# [EXERCISE AIM]
Print, exactly and completely, every entry in the data.

# START OF INPUT DATA

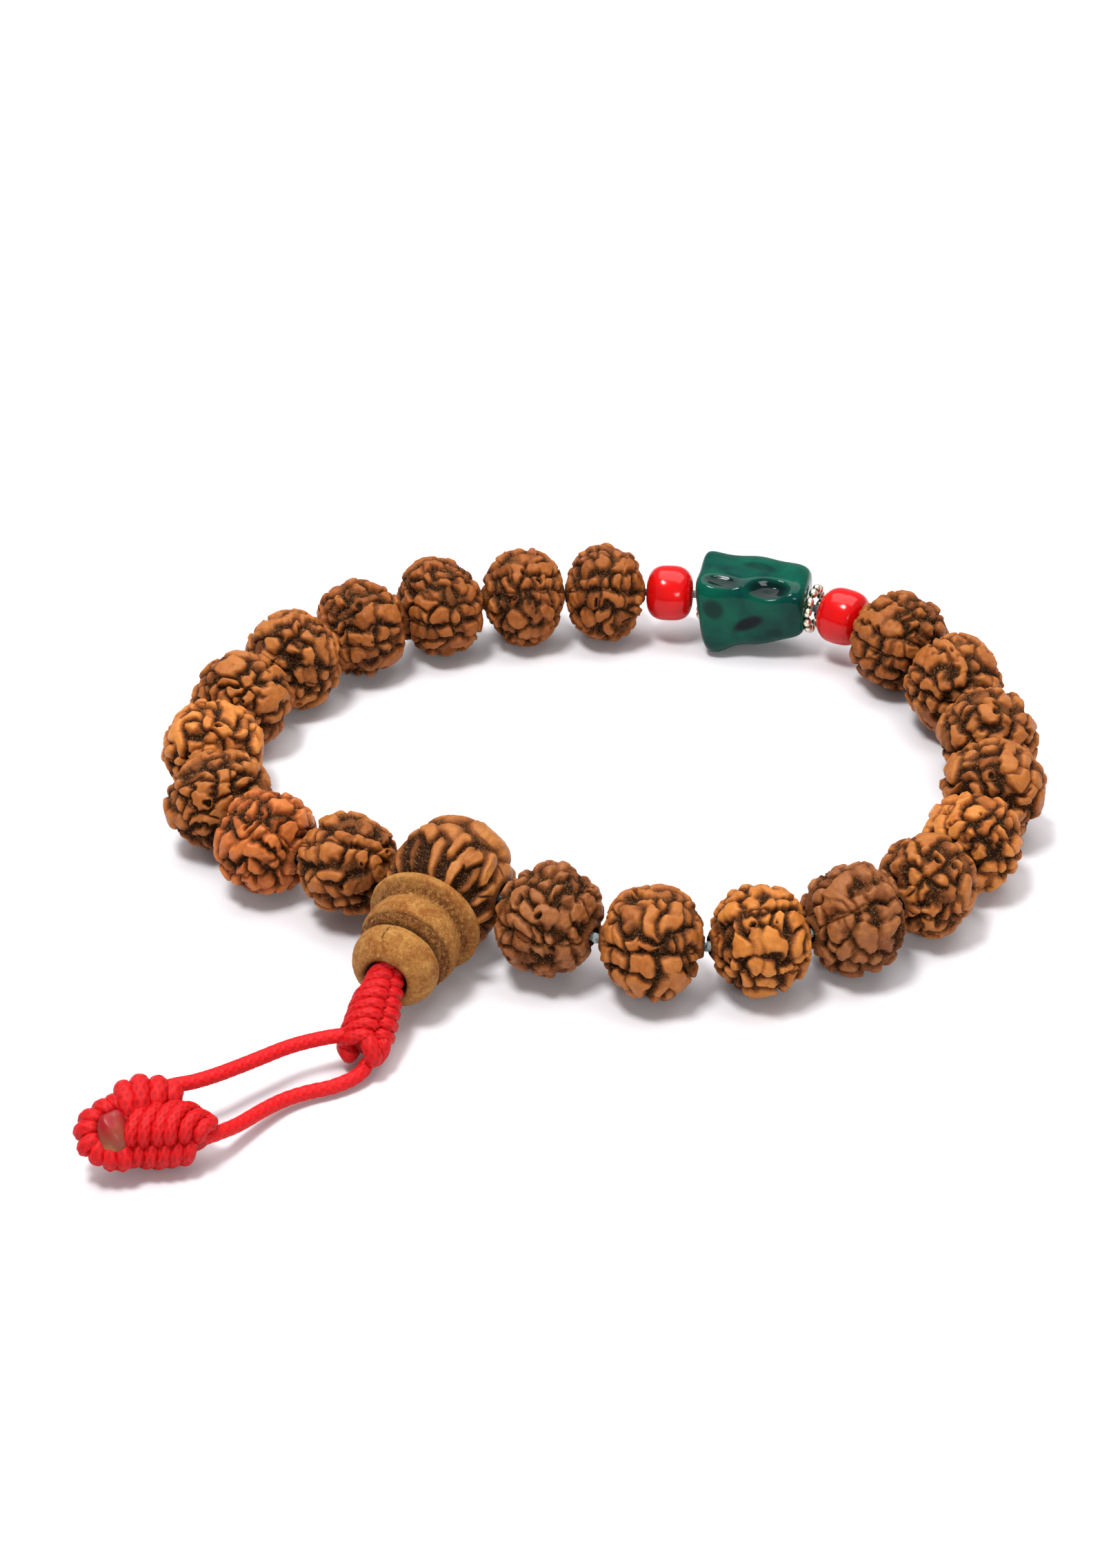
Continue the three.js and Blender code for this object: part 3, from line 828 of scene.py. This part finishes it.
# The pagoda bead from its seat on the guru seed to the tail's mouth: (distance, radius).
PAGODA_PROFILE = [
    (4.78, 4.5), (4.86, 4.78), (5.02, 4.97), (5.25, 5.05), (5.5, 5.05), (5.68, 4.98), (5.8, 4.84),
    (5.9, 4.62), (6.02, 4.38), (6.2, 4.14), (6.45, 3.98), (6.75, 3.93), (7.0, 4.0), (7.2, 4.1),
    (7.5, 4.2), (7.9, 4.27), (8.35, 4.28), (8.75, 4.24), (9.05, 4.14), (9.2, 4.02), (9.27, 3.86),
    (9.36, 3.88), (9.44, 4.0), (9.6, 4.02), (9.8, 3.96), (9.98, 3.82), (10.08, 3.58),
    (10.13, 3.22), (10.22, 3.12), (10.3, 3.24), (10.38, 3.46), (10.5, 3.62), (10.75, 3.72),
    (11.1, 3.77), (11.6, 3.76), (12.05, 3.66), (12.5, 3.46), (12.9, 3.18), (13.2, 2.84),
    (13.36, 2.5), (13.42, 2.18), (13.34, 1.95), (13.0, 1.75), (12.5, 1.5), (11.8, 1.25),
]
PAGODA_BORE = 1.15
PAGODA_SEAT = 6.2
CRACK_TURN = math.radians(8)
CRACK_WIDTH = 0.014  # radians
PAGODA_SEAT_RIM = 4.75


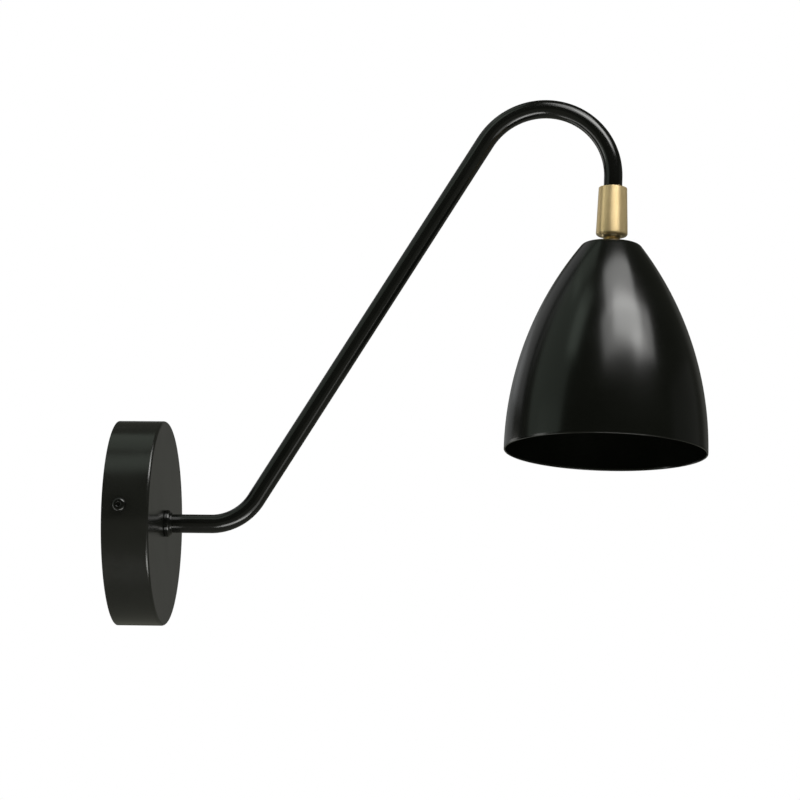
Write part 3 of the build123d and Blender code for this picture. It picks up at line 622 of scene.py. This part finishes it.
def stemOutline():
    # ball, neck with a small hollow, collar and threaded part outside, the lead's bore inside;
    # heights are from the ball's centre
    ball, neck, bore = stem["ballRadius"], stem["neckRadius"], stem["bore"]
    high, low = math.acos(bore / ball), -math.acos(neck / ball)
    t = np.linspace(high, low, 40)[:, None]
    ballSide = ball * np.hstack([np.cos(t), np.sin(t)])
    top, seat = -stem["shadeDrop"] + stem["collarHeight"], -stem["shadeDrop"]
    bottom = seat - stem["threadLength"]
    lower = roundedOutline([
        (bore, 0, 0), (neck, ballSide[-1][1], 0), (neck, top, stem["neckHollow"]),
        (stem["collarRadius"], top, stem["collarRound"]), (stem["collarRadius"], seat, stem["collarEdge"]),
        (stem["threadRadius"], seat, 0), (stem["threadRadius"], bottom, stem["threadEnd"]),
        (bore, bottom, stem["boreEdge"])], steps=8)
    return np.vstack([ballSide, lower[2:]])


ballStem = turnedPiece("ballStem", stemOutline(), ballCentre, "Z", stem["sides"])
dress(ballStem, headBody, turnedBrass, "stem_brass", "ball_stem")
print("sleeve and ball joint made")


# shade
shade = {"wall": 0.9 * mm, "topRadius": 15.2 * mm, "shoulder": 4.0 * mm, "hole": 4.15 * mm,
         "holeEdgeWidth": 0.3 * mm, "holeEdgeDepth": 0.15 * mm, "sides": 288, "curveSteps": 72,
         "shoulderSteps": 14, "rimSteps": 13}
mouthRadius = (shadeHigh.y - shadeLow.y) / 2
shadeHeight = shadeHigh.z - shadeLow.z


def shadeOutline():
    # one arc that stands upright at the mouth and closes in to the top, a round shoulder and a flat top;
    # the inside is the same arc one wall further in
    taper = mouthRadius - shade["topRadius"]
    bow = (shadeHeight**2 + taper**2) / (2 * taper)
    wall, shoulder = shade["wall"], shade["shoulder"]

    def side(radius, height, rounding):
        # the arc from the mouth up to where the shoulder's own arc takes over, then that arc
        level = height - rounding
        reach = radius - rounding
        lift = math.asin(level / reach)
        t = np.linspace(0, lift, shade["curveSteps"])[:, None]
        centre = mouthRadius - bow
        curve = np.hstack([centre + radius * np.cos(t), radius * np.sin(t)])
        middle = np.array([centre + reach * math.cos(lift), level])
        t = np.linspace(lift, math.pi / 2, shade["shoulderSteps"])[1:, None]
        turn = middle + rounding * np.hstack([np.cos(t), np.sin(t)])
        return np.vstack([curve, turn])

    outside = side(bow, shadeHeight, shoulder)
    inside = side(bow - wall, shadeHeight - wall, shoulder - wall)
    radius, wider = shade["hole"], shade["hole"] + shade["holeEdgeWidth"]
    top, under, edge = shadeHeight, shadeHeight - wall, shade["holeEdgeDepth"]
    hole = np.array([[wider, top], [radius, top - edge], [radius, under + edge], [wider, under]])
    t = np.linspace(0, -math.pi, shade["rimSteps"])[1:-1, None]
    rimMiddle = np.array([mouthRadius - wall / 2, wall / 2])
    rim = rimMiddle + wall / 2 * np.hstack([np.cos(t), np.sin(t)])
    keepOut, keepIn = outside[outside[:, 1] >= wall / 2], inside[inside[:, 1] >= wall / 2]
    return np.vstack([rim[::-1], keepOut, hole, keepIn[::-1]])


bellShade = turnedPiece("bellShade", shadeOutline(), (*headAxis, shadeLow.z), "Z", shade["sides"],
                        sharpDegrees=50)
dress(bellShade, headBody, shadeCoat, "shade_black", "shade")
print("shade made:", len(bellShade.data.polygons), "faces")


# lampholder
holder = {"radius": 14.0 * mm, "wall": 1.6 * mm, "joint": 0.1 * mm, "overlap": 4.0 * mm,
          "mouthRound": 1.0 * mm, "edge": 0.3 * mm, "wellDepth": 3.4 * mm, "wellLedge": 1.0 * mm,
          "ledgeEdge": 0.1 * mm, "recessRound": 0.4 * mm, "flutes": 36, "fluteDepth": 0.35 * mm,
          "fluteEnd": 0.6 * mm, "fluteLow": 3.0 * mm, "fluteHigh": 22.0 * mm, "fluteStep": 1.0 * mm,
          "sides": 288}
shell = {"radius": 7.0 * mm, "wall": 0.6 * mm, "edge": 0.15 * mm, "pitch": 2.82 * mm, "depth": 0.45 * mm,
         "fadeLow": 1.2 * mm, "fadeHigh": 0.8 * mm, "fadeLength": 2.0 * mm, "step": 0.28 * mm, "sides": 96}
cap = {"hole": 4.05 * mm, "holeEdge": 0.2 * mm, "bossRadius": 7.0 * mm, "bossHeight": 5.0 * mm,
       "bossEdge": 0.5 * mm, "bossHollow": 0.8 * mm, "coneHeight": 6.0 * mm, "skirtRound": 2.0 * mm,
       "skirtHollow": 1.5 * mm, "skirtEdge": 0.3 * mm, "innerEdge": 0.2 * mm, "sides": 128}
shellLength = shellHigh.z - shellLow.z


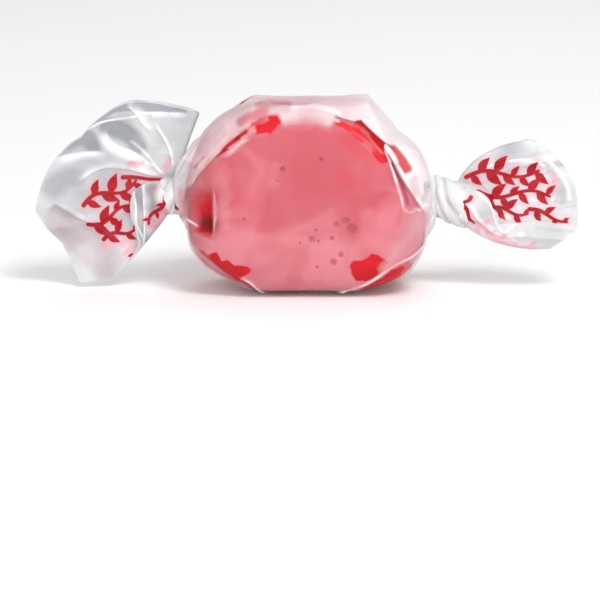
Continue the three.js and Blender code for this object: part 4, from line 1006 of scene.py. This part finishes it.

# END OF INPUT DATA

# [ANSWER TO THE TASK]
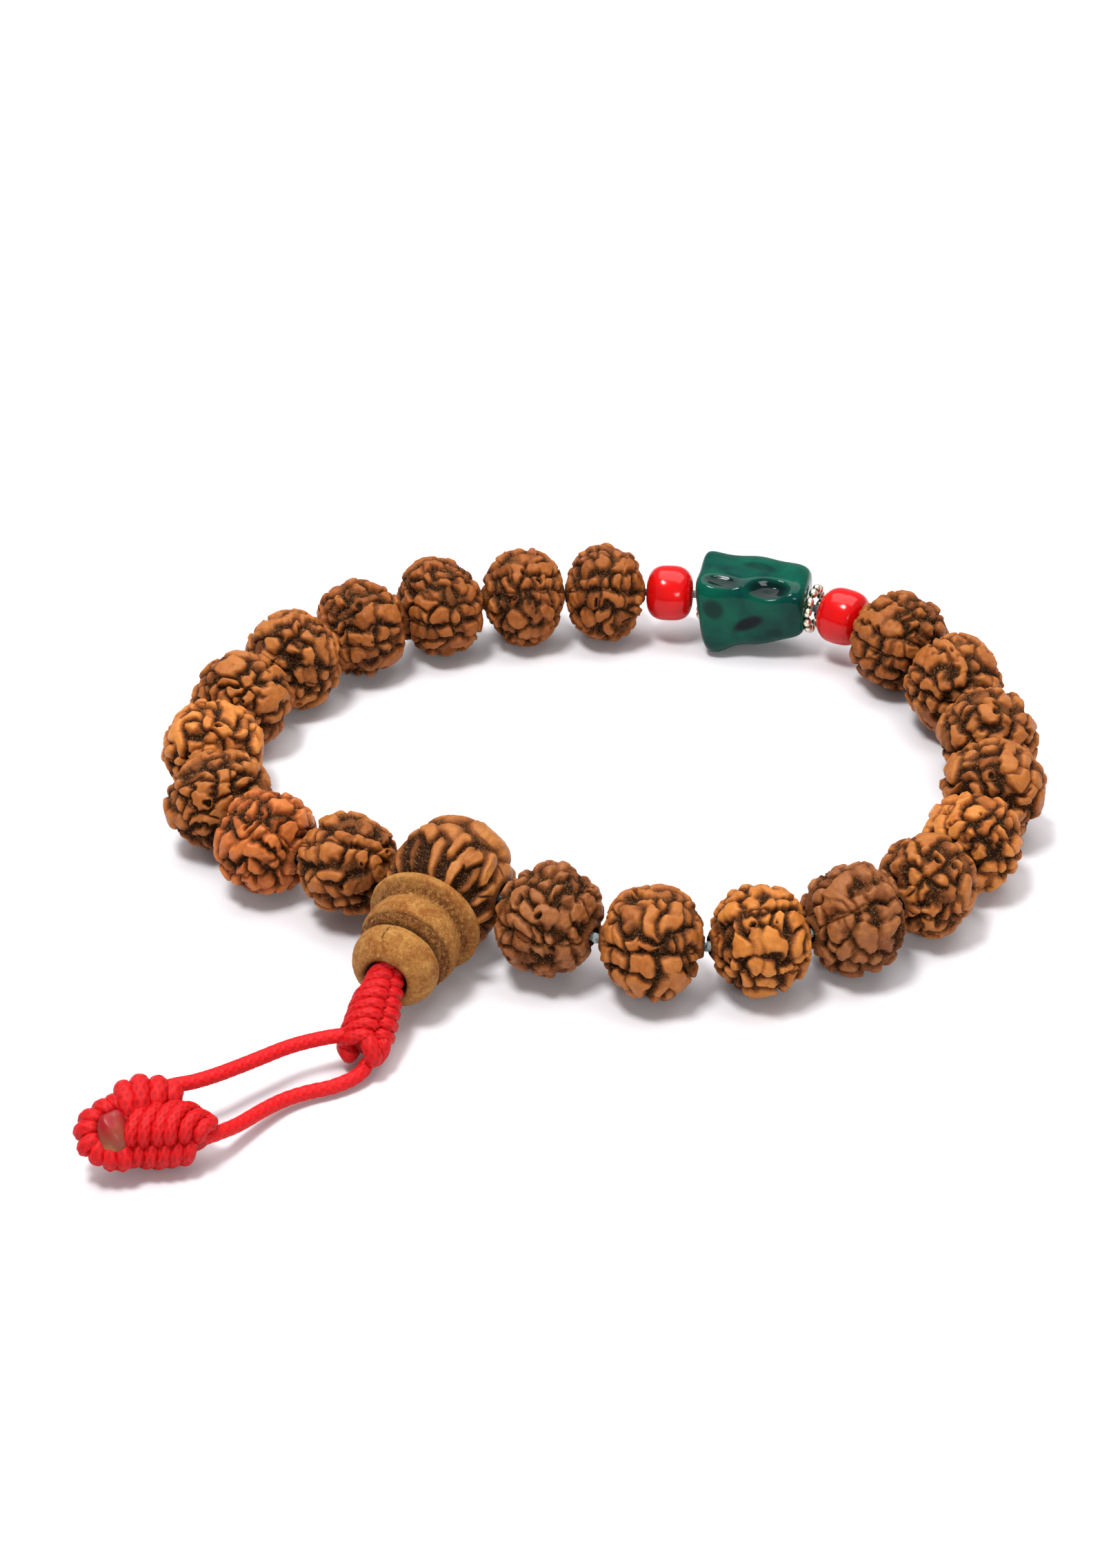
Continue the three.js and Blender code for this object: part 3, from line 828 of scene.py. This part finishes it.
# The pagoda bead from its seat on the guru seed to the tail's mouth: (distance, radius).
PAGODA_PROFILE = [
    (4.78, 4.5), (4.86, 4.78), (5.02, 4.97), (5.25, 5.05), (5.5, 5.05), (5.68, 4.98), (5.8, 4.84),
    (5.9, 4.62), (6.02, 4.38), (6.2, 4.14), (6.45, 3.98), (6.75, 3.93), (7.0, 4.0), (7.2, 4.1),
    (7.5, 4.2), (7.9, 4.27), (8.35, 4.28), (8.75, 4.24), (9.05, 4.14), (9.2, 4.02), (9.27, 3.86),
    (9.36, 3.88), (9.44, 4.0), (9.6, 4.02), (9.8, 3.96), (9.98, 3.82), (10.08, 3.58),
    (10.13, 3.22), (10.22, 3.12), (10.3, 3.24), (10.38, 3.46), (10.5, 3.62), (10.75, 3.72),
    (11.1, 3.77), (11.6, 3.76), (12.05, 3.66), (12.5, 3.46), (12.9, 3.18), (13.2, 2.84),
    (13.36, 2.5), (13.42, 2.18), (13.34, 1.95), (13.0, 1.75), (12.5, 1.5), (11.8, 1.25),
]
PAGODA_BORE = 1.15
PAGODA_SEAT = 6.2
CRACK_TURN = math.radians(8)
CRACK_WIDTH = 0.014  # radians
PAGODA_SEAT_RIM = 4.75


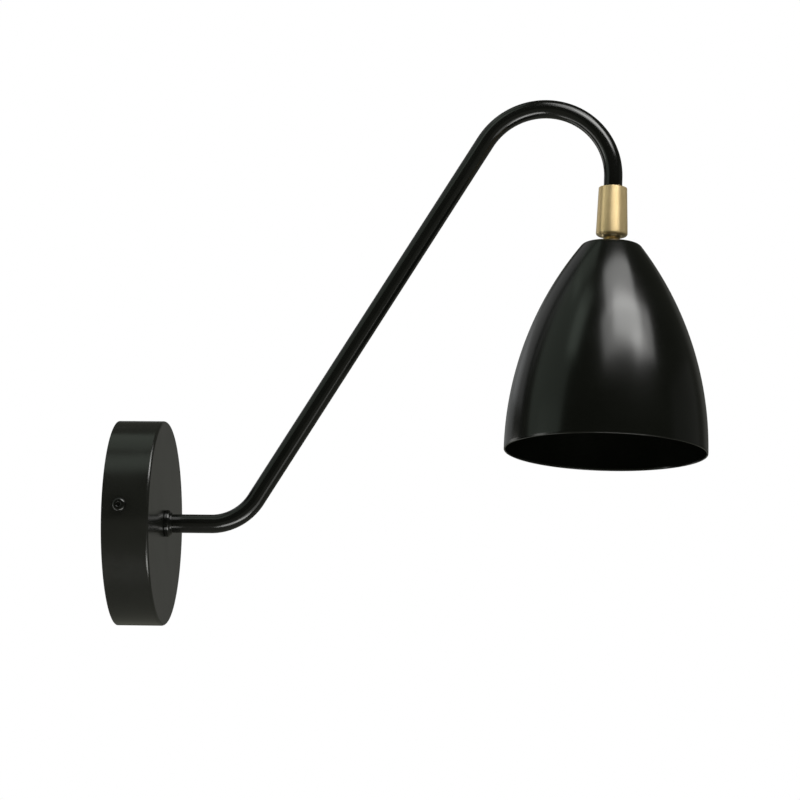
Write part 3 of the build123d and Blender code for this picture. It picks up at line 622 of scene.py. This part finishes it.
def stemOutline():
    # ball, neck with a small hollow, collar and threaded part outside, the lead's bore inside;
    # heights are from the ball's centre
    ball, neck, bore = stem["ballRadius"], stem["neckRadius"], stem["bore"]
    high, low = math.acos(bore / ball), -math.acos(neck / ball)
    t = np.linspace(high, low, 40)[:, None]
    ballSide = ball * np.hstack([np.cos(t), np.sin(t)])
    top, seat = -stem["shadeDrop"] + stem["collarHeight"], -stem["shadeDrop"]
    bottom = seat - stem["threadLength"]
    lower = roundedOutline([
        (bore, 0, 0), (neck, ballSide[-1][1], 0), (neck, top, stem["neckHollow"]),
        (stem["collarRadius"], top, stem["collarRound"]), (stem["collarRadius"], seat, stem["collarEdge"]),
        (stem["threadRadius"], seat, 0), (stem["threadRadius"], bottom, stem["threadEnd"]),
        (bore, bottom, stem["boreEdge"])], steps=8)
    return np.vstack([ballSide, lower[2:]])


ballStem = turnedPiece("ballStem", stemOutline(), ballCentre, "Z", stem["sides"])
dress(ballStem, headBody, turnedBrass, "stem_brass", "ball_stem")
print("sleeve and ball joint made")


# shade
shade = {"wall": 0.9 * mm, "topRadius": 15.2 * mm, "shoulder": 4.0 * mm, "hole": 4.15 * mm,
         "holeEdgeWidth": 0.3 * mm, "holeEdgeDepth": 0.15 * mm, "sides": 288, "curveSteps": 72,
         "shoulderSteps": 14, "rimSteps": 13}
mouthRadius = (shadeHigh.y - shadeLow.y) / 2
shadeHeight = shadeHigh.z - shadeLow.z


def shadeOutline():
    # one arc that stands upright at the mouth and closes in to the top, a round shoulder and a flat top;
    # the inside is the same arc one wall further in
    taper = mouthRadius - shade["topRadius"]
    bow = (shadeHeight**2 + taper**2) / (2 * taper)
    wall, shoulder = shade["wall"], shade["shoulder"]

    def side(radius, height, rounding):
        # the arc from the mouth up to where the shoulder's own arc takes over, then that arc
        level = height - rounding
        reach = radius - rounding
        lift = math.asin(level / reach)
        t = np.linspace(0, lift, shade["curveSteps"])[:, None]
        centre = mouthRadius - bow
        curve = np.hstack([centre + radius * np.cos(t), radius * np.sin(t)])
        middle = np.array([centre + reach * math.cos(lift), level])
        t = np.linspace(lift, math.pi / 2, shade["shoulderSteps"])[1:, None]
        turn = middle + rounding * np.hstack([np.cos(t), np.sin(t)])
        return np.vstack([curve, turn])

    outside = side(bow, shadeHeight, shoulder)
    inside = side(bow - wall, shadeHeight - wall, shoulder - wall)
    radius, wider = shade["hole"], shade["hole"] + shade["holeEdgeWidth"]
    top, under, edge = shadeHeight, shadeHeight - wall, shade["holeEdgeDepth"]
    hole = np.array([[wider, top], [radius, top - edge], [radius, under + edge], [wider, under]])
    t = np.linspace(0, -math.pi, shade["rimSteps"])[1:-1, None]
    rimMiddle = np.array([mouthRadius - wall / 2, wall / 2])
    rim = rimMiddle + wall / 2 * np.hstack([np.cos(t), np.sin(t)])
    keepOut, keepIn = outside[outside[:, 1] >= wall / 2], inside[inside[:, 1] >= wall / 2]
    return np.vstack([rim[::-1], keepOut, hole, keepIn[::-1]])


bellShade = turnedPiece("bellShade", shadeOutline(), (*headAxis, shadeLow.z), "Z", shade["sides"],
                        sharpDegrees=50)
dress(bellShade, headBody, shadeCoat, "shade_black", "shade")
print("shade made:", len(bellShade.data.polygons), "faces")


# lampholder
holder = {"radius": 14.0 * mm, "wall": 1.6 * mm, "joint": 0.1 * mm, "overlap": 4.0 * mm,
          "mouthRound": 1.0 * mm, "edge": 0.3 * mm, "wellDepth": 3.4 * mm, "wellLedge": 1.0 * mm,
          "ledgeEdge": 0.1 * mm, "recessRound": 0.4 * mm, "flutes": 36, "fluteDepth": 0.35 * mm,
          "fluteEnd": 0.6 * mm, "fluteLow": 3.0 * mm, "fluteHigh": 22.0 * mm, "fluteStep": 1.0 * mm,
          "sides": 288}
shell = {"radius": 7.0 * mm, "wall": 0.6 * mm, "edge": 0.15 * mm, "pitch": 2.82 * mm, "depth": 0.45 * mm,
         "fadeLow": 1.2 * mm, "fadeHigh": 0.8 * mm, "fadeLength": 2.0 * mm, "step": 0.28 * mm, "sides": 96}
cap = {"hole": 4.05 * mm, "holeEdge": 0.2 * mm, "bossRadius": 7.0 * mm, "bossHeight": 5.0 * mm,
       "bossEdge": 0.5 * mm, "bossHollow": 0.8 * mm, "coneHeight": 6.0 * mm, "skirtRound": 2.0 * mm,
       "skirtHollow": 1.5 * mm, "skirtEdge": 0.3 * mm, "innerEdge": 0.2 * mm, "sides": 128}
shellLength = shellHigh.z - shellLow.z


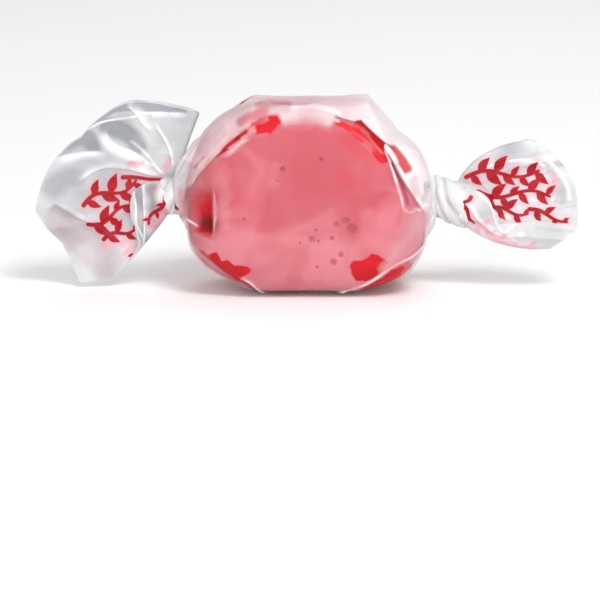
Continue the three.js and Blender code for this object: part 4, from line 1006 of scene.py. This part finishes it.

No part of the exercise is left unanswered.